A United Nations scientists said Friday that the bird flu virus, spreading rapidly through poultry flocks in Asia -- has also been detected in the nostrils of two pigs.
The virus, a strain known as H5N1, has killed at least 13 people in Vietnam and five in Thailand. Health experts say most if not all of the victims caught the bird flu from handling live chickens, and it does not spread easily between people.
But news that the virus is present in pigs has alarmed flu experts, because pigs can provide a mixing place for animal and human viruses. The World Health Organization has warned that if the disease picks up human flu traits, the new strain could be passed from person to person, potentially causing a global pandemic.
However, Dr. Anton Rychener, who is currently running the Food and Agriculture Organization office in Vietnam, says the virus was only found inside the snouts of two pigs.
"Nasal swabs of pigs came back positive," he said. "[The] pigs...are on farms that are infected."
Chickens infected with bird flu shed high concentrations of the virus in their feces. When the waste dries out it can travel as dust and infect other birds -- and perhaps other animals as well.
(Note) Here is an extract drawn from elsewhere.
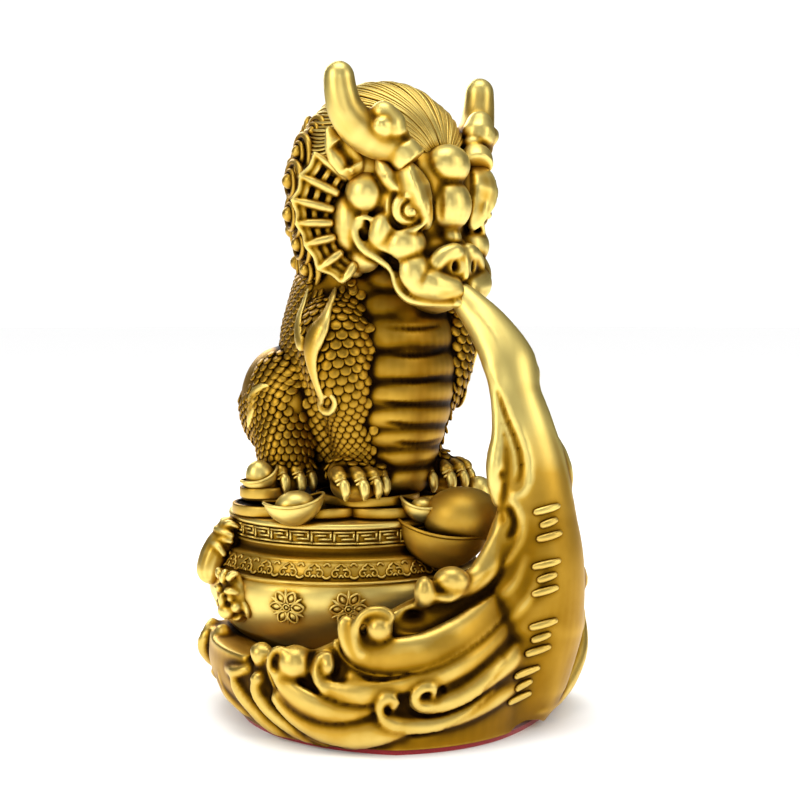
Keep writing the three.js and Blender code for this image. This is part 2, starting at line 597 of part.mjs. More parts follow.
// The frill behind the jaw: spines that fan out round the cheek, with a scalloped web between them.
function frill(side) {
  const spines = 7;
  const hub = { z: 137, r: 8 };
  const reach = [15, 18.5, 20.5, 20, 18.5, 17, 17.5];
  const [web, sink] = [1.4, 0.7];
  const turnOf = (i) => rad(lerp(66, -74, i / (spines - 1)));
  const outline = [new THREE.Vector2(0, hub.r * 0.6)];
  for (let i = 0; i < spines; i++) {
    const turn = turnOf(i);
    outline.push(new THREE.Vector2(Math.cos(turn), Math.sin(turn)).multiplyScalar(reach[i] - 1));
    if (i === spines - 1) continue;
    const between = (turn + turnOf(i + 1)) / 2;
    const dip = (reach[i] + reach[i + 1]) / 2 - 3.4;
    outline.push(new THREE.Vector2(Math.cos(between), Math.sin(between)).multiplyScalar(dip));
  }
  outline.push(new THREE.Vector2(0, -hub.r * 0.6));
  const sheet = new THREE.ExtrudeGeometry(new THREE.Shape(outline), { depth: web, bevelEnabled: false });
  // The sheet's own x runs outwards and back from the cheek, its y upwards.
  const outwards = head(-0.62, side * 0.78, 0).sub(head(0, 0, 0)).normalize();
  const up = vec(0, 0, 1);
  const normal = vec(0, 0, 0).crossVectors(outwards, up);
  const hubAt = head(2.5, 18 * side, hub.z);
  const place = new THREE.Matrix4().makeBasis(outwards, up, normal).setPosition(hubAt);
  const onSheet = (turn, r) => vec(Math.cos(turn) * r, Math.sin(turn) * r, 0).applyMatrix4(place);
  const ribs = reach.map((r, i) =>
    limb([onSheet(turnOf(i), hub.r), onSheet(turnOf(i), r)], [1.7, 0.7], { sides: 4, rings: 3 }),
  );
  return [solid(sheet.translate(0, 0, -sink).applyMatrix4(place)), ribs];
}

// The mane: a dome of combed locks that run from the forehead back, and rows of curls below it.
const MANE = { f: -9.5, z: 149, rf: 23.5, rl: 26.4, rz: 26.6 };

function mane() {
  const locks = 11;
  const rings = 2 * locks;
  const dome = new THREE.SphereGeometry(1, 14, rings);
  const place = dome.attributes.position;
  for (let i = 0; i < place.count; i++) {
    const { ring } = ringOf(place, i, rings);
    const swell = ring % 2 && ring > 1 && ring < rings - 1 ? 1.035 : 0.985;
    const [x, y, z] = [place.getX(i), place.getY(i), place.getZ(i)];
    const spot = head(MANE.f + x * MANE.rf * swell, y * MANE.rl, MANE.z + z * MANE.rz * swell);
    place.setXYZ(i, spot.x, spot.y, spot.z);
  }
  const nape = limb([head(-10, 0, 140), head(-13, 0, 128), head(-13, 0, 116), head(-12, 0, 106)], [25, 25, 21, 12],
    { sides: 10, rings: 6 });
  return [solid(dome), nape];
}

// A curl on the mane: turn goes round from the front over the left side, z is its height.
function curls() {
  const rows = [
    { turns: [127, 148, 170], z: 158, r: 3.2 },
    { turns: [114, 138, 164], z: 149, r: 4.2 },
    { turns: [112, 137, 164], z: 138.5, r: 4.8 },
    { turns: [116, 141, 168], z: 128, r: 4.6 },
  ];
  return rows.flatMap(({ turns, z, r }) =>
    turns.flatMap((turn) =>
      pair((side) => {
        const squeeze = Math.sqrt(Math.max(0.72, 1 - ((z - MANE.z) / MANE.rz) ** 2));
        const centre = [
          MANE.f + Math.cos(rad(turn)) * MANE.rf * squeeze,
          Math.sin(rad(turn)) * MANE.rl * squeeze * side,
          z,
        ];
        return blob(head, centre, [r, r, r * 1.1], { sides: 6, rings: 4 });
      }),
    ),
  );
}

function beast() {
  return [
    torso(),
    bellyPlates(),
    pair(foreleg),
    pair(haunch),
    pair(ornaments),
    tail(),
    skull(),
    forehead(),
    pair(faceSide),
    nose(),
    pair(horn),
    pair(ear),
    pair(frill),
    mane(),
    curls(),
  ];
}

// The felt pad, cut to the casting's flat underside.
function feltPad() {
  const steps = 40;
  const outline = new THREE.Shape(
    Array.from({ length: steps }, (_, i) => {
      const edge = onBank((i / steps) * 2 * Math.PI, CAST_Z, -FELT.inset);
      return new THREE.Vector2(edge.x, edge.y);
    }),
  );
  return new THREE.ExtrudeGeometry(outline, { depth: FELT.thick, bevelEnabled: false });
}

// Everything below the casting's flat underside is cut away.
function flatUnderside(casting) {
  const slab = 30;
  const below = new THREE.BoxGeometry(200, 200, slab).translate(0, 0, CAST_Z - slab / 2);
  return casting.subtract(solid(below));
}

function geometryOf(manifold) {
  const mesh = manifold.getMesh();
  const geometry = new THREE.BufferGeometry();
  geometry.setAttribute("position", new THREE.BufferAttribute(mesh.vertProperties, 3));
  geometry.setIndex(new THREE.BufferAttribute(mesh.triVerts, 1));
  geometry.computeVertexNormals();
  return geometry;
}

// Thinning: where forms meet, the joined skin has many slivers. The ends of the edges that tell least
// are drawn together until the wanted number of triangles is left, and the skin stays closed.

// The squared distances from a triangle's plane, weighted by its area, as a symmetric 4x4 form.
function planeForm(a, b, c) {
  const normal = b.clone().sub(a).cross(c.clone().sub(a));
  const area = normal.length() / 2;
  normal.normalize();
  const plane = [normal.x, normal.y, normal.z, -normal.dot(a)];
  return plane.flatMap((p, i) => plane.slice(i).map((q) => area * p * q));
}

function formAt(form, { x, y, z }) {
  const spot = [x, y, z, 1];
  let sum = 0;
  let k = 0;
  for (let i = 0; i < 4; i++)
    for (let j = i; j < 4; j++) sum += (i === j ? 1 : 2) * form[k++] * spot[i] * spot[j];
  return sum;
}

// The corners that share a triangle with a corner.
function neighboursOf(corner, fans, faces) {
  return new Set(fans[corner].flatMap((f) => faces[f]).filter((other) => other !== corner));
}

// Whether a triangle keeps facing the same way, with some area, once one corner moves.
function keepsFacing(face, from, to, points) {
  const before = face.map((corner) => points[corner]);
  const after = face.map((corner) => points[corner === from ? to : corner]);
  const facing = ([a, b, c]) => b.clone().sub(a).cross(c.clone().sub(a));
  const [old, fresh] = [facing(before), facing(after)];
  const longest = Math.max(...after.map((p, i) => p.distanceToSquared(after[(i + 1) % 3])));
  return fresh.length() > 0.04 * longest && fresh.dot(old) > 0.35 * fresh.length() * old.length();
}

// One pass over the cheapest edges, each touching corners that no other edge of the pass has touched.
function thinOnce(points, faces, forms, target) {
  const fans = points.map(() => []);
  faces.forEach((face, f) => face.forEach((corner) => fans[corner].push(f)));
  const edges = faces.flatMap((face) =>
    face.flatMap((a, i) => {
      const b = face[(i + 1) % 3];
      const onlyOneIsDown = points[a].z < CAST_Z + 1e-3 && points[b].z > CAST_Z + 1e-3;
      if (onlyOneIsDown) return [];
      const form = forms[a].map((value, k) => value + forms[b][k]);
      const cost = formAt(form, points[b]) + 1e-4 * points[a].distanceToSquared(points[b]);
      return [{ from: a, to: b, cost }];
    }),
  );
  edges.sort((one, two) => one.cost - two.cost);
  const share = 0.3;
  const touched = new Uint8Array(points.length);
  const gone = new Set();
  for (const { from, to } of edges.slice(0, Math.ceil(edges.length * share))) {
    if (faces.length - gone.size <= target) break;
    if (touched[from] || touched[to]) continue;
    const nearFrom = neighboursOf(from, fans, faces);
    const shared = [...neighboursOf(to, fans, faces)].filter((corner) => nearFrom.has(corner));
    if (shared.length !== 2) continue;
    const dropped = fans[from].filter((f) => faces[f].includes(to));
    const turned = fans[from].filter((f) => !faces[f].includes(to));
    if (!turned.every((f) => keepsFacing(faces[f], from, to, points))) continue;
    [...nearFrom, from, to].forEach((corner) => (touched[corner] = 1));
    dropped.forEach((f) => gone.add(f));
    turned.forEach((f) => (faces[f] = faces[f].map((corner) => (corner === from ? to : corner))));
    forms[to] = forms[to].map((value, k) => value + forms[from][k]);
  }
  return faces.filter((_, f) => !gone.has(f));
}

function thinned(manifold, target) {
  const mesh = manifold.getMesh();
  const threes = (list, i) => [...list.subarray(3 * i, 3 * i + 3)];
  const points = Array.from({ length: mesh.numVert }, (_, i) => vec(...threes(mesh.vertProperties, i)));
  let faces = Array.from({ length: mesh.numTri }, (_, i) => threes(mesh.triVerts, i));
  const forms = points.map(() => new Array(10).fill(0));
  faces.forEach((face) => {
    const form = planeForm(...face.map((corner) => points[corner]));
    face.forEach((corner) => form.forEach((value, k) => (forms[corner][k] += value)));
  });
  let before = Infinity;
  while (faces.length > target && faces.length < before) {
    before = faces.length;
    faces = thinOnce(points, faces, forms, target);
  }
  return new THREE.BufferGeometry().setFromPoints(points).setIndex(faces.flat());
}

const brass = new THREE.MeshStandardMaterial({ color: 0xb8912f, roughness: 0.35, metalness: 1 });
const redFelt = new THREE.MeshStandardMaterial({ color: 0x8c1420, roughness: 1, metalness: 0 });

// The large forms are thinned first, so that the small relief joined to them afterwards stays crisp.
function figurine() {
  const forms = join([bankCore(), frontWaves(), backWaves(), jet(), basin(), basinRelief(), treasure(), beast()]);
  const carved = hollows().flat().reduce((whole, cut) => whole.subtract(cut), forms);
  const large = solid(thinned(skinOf(flatUnderside(carved)), FORM_TRIANGLES));
  const whole = skinOf(join([large, strokes(), flowers()]));
  const mesh = new THREE.Mesh(geometryOf(whole), brass);
  mesh.name = "figurine";
  return mesh;
}

function felt() {
  const mesh = new THREE.Mesh(feltPad(), redFelt);
  mesh.name = "felt_pad";
  return mesh;
}

const part = new THREE.Group();
part.add(figurine(), felt());

export default part;
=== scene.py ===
"""A cast brass qilin on a treasure basin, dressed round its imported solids.

Each form is worked like clay: closed shapes are pressed together, skinned over with a fine voxel
remesh, eased, and then cut and raised along named strokes. Crisp relief, such as scales, hair, coins
and the basin's bands, is laid on top as pieces of its own. Sizes are millimetres until a piece is
finished, and then metres.
"""

from __future__ import annotations

import json
import logging
import math
import random
import sys
from dataclasses import dataclass
from enum import Enum
from functools import lru_cache
from typing import Callable, Iterable, Sequence

import bmesh
import bpy
import numpy as np
from mathutils import Euler, Matrix, Vector
from mathutils.bvhtree import BVHTree

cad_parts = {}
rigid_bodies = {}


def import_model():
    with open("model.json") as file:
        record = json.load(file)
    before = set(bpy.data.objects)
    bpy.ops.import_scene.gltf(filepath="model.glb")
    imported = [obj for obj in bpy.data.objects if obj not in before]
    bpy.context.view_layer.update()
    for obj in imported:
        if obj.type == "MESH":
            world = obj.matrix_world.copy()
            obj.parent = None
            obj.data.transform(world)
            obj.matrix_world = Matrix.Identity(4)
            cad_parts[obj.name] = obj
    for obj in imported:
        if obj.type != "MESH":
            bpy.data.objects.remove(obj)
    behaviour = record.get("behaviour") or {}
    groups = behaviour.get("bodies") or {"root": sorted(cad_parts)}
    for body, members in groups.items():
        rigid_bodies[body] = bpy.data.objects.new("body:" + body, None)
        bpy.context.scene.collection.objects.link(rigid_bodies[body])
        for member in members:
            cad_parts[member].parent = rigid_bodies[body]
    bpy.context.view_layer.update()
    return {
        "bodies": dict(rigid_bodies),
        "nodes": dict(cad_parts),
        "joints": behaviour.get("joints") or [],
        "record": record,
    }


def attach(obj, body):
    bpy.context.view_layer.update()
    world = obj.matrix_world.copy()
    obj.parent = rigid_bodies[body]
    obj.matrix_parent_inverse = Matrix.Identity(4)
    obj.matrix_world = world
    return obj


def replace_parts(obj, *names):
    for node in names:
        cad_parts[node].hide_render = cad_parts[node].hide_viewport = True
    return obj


LOG = logging.getLogger("figurine")
MM = 0.001
UP = Vector((0, 0, 1))
SIDES = (-1, 1)
Point = Sequence[float]
Form = tuple[list[Vector], list[float]]
Finish = bpy.types.Material
Shape = bpy.types.Object


# Curves and local frames


def blend(a: float, b: float, t: float) -> float:
    """Returns the value a share t of the way from a to b."""
    return a + (b - a) * t


def spread(first: float, last: float, count: int) -> list[float]:
    """Returns evenly spaced values from first to last, both included."""
    return [float(x) for x in np.linspace(first, last, count)]


class Path:
    """A smooth curve through a few marks, kept as closely spaced points."""

    STEPS = 12

    def __init__(self, marks: Iterable[Point], closed: bool = False) -> None:
        """Runs a Catmull-Rom curve through the marks.

        Args:
            marks: The points that the curve passes through.
            closed: Whether the curve joins up with its own start.
        """
        knots = np.array([tuple(mark) for mark in marks], float)
        if closed:
            padded = np.vstack([knots[-1], knots, knots[0], knots[1]])
        else:
            padded = np.vstack([2 * knots[0] - knots[1], knots, 2 * knots[-1] - knots[-2]])
        t = np.linspace(0, 1, self.STEPS, endpoint=False)[:, None]
        spans = []
        for a, b, c, d in zip(padded, padded[1:], padded[2:], padded[3:]):
            cubic = 2 * b + (c - a) * t + (2 * a - 5 * b + 4 * c - d) * t**2
            spans.append(0.5 * (cubic + (3 * b - a - 3 * c + d) * t**3))
        ends = padded[-2][None, :]
        self.points = np.vstack(spans + [ends])
        legs = np.linalg.norm(np.diff(self.points, axis=0), axis=1)
        self.reach = np.concatenate([[0.0], np.cumsum(legs)])

    @property
    def length(self) -> float:
        """The curve's length."""
        return float(self.reach[-1])

    def at(self, distance: np.ndarray) -> np.ndarray:
        """Returns the points at some distances along the curve."""
        return np.stack([np.interp(distance, self.reach, self.points[:, i]) for i in range(3)], axis=1)

    def heading(self, distance: np.ndarray) -> np.ndarray:
        """Returns the unit directions of travel at some distances along the curve.

        Args:
            distance: How far along the curve.

        Returns:
            One direction for each distance.
        """
        step = self.length / 200
        ahead = self.at(np.minimum(distance + step, self.length))
        behind = self.at(np.maximum(distance - step, 0))
        return unit(ahead - behind)

    def frames(self, distance: np.ndarray, face: Point | None = None) -> tuple[np.ndarray, np.ndarray]:
        """Works out two directions square to the curve at some distances along it.

        Args:
            distance: How far along, in rising order.
            face: The side that the second direction keeps to, or None for the least twist.

        Returns:
            The directions across the curve, and those that stand out from it.
        """
        heading = self.heading(distance)
        if face is not None:
            across = unit(np.cross(heading, np.array(tuple(face), float)))
            return across, np.cross(across, heading)
        start = np.eye(3)[np.argmin(np.abs(heading[0]))]
        rows = [unit(np.cross(heading[0], start)[None, :])[0]]
        for way in heading[1:]:
            turned = rows[-1] - way * (rows[-1] @ way)
            rows.append(turned / max(np.linalg.norm(turned), 1e-9))
        across = np.array(rows)
        return across, np.cross(across, heading)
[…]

Dr. Rychener says the pigs might have inhaled the virus-filled dust, but are not necessarily infected with the disease.
He says blood samples have been taken from the pigs, and are now being examined for signs of infection.
Tens of millions of chickens have either died or been slaughtered in mass culls aimed at containing the disease.
WHO experts have said human cases might have gone undetected in some countries, especially China and Indonesia, where authorities were slow to confirm outbreaks.